Jessica Lombardi: Der Betreuungsschlüssel für die Angestellten ist ein riesiger Witz. Wenn zwei Erzieherinnen zwölf Kinder im Alter zwischen wenigen Monaten und vier Jahren betreuen müssen, dann können sie niemals allen Kindern gerecht werden. In der Schweiz gibt es selten Kitas, die ausreichend Personal haben. Man verspricht den Eltern oft das Blaue vom Himmel. Ein Beispiel: Wenn man sagt, dass man einen ganzen Vormittag mit den Kindern draussen ist. Wenn um neun Uhr gefrühstückt wird, um zehn Uhr werden alle Kinder angezogen – vor allem im Winter eine riesige Herausforderung – und um 10.30 Uhr alle wieder ausgezogen werden, damit um elf Uhr das Mittagessen serviert werden kann, dann ist es mit so vielen Kindern unmöglich, so lange draussen zu bleiben.

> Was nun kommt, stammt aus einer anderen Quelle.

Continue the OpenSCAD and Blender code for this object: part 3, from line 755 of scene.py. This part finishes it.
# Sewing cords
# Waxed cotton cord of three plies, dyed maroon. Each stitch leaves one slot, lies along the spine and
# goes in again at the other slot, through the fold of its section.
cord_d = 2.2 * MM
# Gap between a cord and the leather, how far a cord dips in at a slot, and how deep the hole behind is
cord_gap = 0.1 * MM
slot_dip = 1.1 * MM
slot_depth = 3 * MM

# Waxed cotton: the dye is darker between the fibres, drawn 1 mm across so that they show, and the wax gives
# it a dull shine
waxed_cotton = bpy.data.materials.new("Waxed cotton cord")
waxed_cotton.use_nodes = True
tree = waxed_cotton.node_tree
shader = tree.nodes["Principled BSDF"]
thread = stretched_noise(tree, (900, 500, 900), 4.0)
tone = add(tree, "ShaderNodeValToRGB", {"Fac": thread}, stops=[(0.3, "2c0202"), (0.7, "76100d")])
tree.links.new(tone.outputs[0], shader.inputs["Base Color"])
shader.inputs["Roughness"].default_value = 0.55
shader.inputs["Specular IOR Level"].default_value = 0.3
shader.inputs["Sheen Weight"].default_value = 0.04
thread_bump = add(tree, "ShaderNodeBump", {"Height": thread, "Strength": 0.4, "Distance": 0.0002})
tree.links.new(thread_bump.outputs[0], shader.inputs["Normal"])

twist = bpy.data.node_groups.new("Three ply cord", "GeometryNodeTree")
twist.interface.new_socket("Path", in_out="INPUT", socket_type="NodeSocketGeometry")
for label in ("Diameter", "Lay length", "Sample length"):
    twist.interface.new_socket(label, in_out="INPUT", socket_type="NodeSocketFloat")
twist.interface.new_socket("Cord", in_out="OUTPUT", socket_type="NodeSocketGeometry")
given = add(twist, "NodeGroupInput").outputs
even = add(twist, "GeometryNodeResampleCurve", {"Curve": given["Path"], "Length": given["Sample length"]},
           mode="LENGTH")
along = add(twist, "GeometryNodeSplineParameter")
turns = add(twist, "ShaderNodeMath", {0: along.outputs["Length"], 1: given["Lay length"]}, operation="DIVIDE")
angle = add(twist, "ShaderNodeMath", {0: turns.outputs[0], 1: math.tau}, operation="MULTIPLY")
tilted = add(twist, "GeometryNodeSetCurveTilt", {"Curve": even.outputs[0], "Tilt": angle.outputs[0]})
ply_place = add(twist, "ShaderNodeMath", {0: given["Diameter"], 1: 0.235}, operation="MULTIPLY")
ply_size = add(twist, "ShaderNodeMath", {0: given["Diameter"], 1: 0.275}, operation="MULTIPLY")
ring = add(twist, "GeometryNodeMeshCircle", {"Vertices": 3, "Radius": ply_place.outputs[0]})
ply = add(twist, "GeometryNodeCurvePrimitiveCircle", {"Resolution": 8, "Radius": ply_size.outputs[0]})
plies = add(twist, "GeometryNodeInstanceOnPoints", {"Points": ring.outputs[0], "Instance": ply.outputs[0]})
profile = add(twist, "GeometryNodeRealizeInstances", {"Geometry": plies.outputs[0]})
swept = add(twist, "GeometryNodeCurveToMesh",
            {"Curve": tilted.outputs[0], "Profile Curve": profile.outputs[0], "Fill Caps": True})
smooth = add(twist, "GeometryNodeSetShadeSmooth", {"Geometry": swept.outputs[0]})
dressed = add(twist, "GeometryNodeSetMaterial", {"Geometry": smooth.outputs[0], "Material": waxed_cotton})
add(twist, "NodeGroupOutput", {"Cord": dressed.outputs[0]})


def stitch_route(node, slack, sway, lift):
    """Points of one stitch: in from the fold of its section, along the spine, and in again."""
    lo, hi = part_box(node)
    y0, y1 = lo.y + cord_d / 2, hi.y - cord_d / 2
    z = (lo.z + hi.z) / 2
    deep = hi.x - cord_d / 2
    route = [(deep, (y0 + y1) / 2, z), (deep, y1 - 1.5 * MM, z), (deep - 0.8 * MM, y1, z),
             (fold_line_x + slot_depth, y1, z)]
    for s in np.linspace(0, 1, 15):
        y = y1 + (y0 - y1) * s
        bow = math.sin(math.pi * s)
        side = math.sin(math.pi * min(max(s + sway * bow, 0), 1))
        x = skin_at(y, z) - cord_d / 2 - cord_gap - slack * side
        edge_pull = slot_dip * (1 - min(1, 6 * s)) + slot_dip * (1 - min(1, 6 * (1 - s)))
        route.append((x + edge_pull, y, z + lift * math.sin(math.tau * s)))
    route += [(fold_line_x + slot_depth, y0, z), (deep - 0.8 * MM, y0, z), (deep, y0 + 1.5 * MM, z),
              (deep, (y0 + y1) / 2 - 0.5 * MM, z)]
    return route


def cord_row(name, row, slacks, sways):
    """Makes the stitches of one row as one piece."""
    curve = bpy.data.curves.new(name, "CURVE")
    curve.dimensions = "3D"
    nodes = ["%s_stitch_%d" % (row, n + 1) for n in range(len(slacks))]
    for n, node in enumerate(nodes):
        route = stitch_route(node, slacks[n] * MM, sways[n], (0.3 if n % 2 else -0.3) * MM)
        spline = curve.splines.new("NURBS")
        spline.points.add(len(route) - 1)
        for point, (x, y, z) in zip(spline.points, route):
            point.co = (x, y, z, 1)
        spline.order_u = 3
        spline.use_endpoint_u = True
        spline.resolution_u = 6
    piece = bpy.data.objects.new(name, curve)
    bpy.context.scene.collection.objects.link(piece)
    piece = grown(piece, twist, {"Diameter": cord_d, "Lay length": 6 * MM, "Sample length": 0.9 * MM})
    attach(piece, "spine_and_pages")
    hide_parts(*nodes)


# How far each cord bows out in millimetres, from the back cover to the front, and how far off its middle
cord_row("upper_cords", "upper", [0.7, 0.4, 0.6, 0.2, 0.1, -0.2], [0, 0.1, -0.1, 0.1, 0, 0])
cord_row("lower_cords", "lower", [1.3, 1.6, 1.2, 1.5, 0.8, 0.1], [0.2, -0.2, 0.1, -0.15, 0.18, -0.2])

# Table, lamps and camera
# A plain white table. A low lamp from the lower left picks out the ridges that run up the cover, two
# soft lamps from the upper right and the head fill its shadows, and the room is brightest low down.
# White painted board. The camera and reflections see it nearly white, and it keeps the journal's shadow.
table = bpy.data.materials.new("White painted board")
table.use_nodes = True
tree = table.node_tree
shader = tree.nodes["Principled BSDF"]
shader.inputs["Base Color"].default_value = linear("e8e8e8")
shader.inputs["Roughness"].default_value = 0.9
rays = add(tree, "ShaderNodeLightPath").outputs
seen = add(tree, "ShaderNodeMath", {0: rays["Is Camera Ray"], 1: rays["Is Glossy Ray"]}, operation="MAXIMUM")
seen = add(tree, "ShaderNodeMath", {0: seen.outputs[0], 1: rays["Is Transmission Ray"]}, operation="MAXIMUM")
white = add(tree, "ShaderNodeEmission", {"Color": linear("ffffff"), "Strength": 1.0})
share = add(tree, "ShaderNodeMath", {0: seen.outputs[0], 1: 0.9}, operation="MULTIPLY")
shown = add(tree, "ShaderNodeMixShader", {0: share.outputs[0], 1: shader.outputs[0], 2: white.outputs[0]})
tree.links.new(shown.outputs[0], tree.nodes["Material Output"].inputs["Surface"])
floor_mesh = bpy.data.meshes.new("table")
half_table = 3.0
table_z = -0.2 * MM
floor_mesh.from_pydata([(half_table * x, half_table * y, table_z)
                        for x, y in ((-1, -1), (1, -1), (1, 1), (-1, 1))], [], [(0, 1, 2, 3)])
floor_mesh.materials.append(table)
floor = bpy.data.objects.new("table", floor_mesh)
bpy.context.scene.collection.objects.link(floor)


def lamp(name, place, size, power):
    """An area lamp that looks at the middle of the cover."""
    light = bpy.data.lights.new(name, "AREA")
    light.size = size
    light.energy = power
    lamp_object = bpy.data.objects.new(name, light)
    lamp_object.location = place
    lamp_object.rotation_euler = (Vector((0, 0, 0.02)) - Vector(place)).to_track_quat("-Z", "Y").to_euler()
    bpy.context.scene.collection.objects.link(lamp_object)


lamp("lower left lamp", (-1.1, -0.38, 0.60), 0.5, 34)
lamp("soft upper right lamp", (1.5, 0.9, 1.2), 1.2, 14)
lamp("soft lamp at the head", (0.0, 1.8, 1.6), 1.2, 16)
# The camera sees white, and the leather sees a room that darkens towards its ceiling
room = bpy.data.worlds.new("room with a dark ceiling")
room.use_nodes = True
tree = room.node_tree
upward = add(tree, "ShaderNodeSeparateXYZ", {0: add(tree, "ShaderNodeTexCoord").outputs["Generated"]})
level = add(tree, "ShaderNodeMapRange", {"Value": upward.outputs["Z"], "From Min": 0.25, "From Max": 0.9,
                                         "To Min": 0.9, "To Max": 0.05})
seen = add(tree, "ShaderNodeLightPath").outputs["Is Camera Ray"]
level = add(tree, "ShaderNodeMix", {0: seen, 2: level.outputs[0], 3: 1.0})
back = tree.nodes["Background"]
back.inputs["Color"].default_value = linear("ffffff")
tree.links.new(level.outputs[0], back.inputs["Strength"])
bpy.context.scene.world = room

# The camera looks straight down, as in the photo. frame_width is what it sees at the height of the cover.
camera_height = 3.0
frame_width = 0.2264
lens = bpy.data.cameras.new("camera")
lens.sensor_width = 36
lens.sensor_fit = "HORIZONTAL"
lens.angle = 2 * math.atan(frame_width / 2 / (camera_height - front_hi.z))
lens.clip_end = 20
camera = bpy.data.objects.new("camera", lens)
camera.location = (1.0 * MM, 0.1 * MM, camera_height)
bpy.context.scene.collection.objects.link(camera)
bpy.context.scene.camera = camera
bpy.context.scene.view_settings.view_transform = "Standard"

«hallowil.ch»: Das heisst also: Das, was in den Kitas versprochen wird, wird also nicht eingehalten?
Jessica Lombardi: Es kommt natürlich ganz auf die Kita an. Es gibt natürlich auch gut organisierte Kitas, aber es gibt eben auch viele schlechte Institutionen. Ich selbst habe in fünf verschiedenen Krippen gearbeitet und war nie wirklich zufrieden. Es müsste einfach viel mehr Personal haben. Es ist einfach schwierig mit so wenig Erzieherinnen zusammen mit den Kindern etwas zu machen. Die Wartezeiten sind für die Kinder endlos lang. Nehmen wir das Beispiel Zähneputzen: Die Kinder stehen alle in eine Reihe – bis man beim letzten Kind ist, müssen alle mindestens eine Viertelstunde warten. Und wir als Mamas wissen, wie ungeduldig Kleinkinder sind. Dann heisst es immer, dass ein Kind nie alleine von einer Erzieherin gewickelt werden darf, um eben Missbräuche zu verhindern. Aber wie will man das machen, wenn nur zwei Angestellte auf zwölf Kinder aufpassen müssen? Und wenn solche tragischen Vorfälle passieren, dann nur, weil jemand alleine mit Kindern war. Theoretisch darf niemand in einer Kita mit den Kindern alleine sein. Ich habe einmal in einer Kita gearbeitet und da kam drei Jahre lang weder jemand von der Lebensmittelkontrolle noch von der Aufsichtsbehörde.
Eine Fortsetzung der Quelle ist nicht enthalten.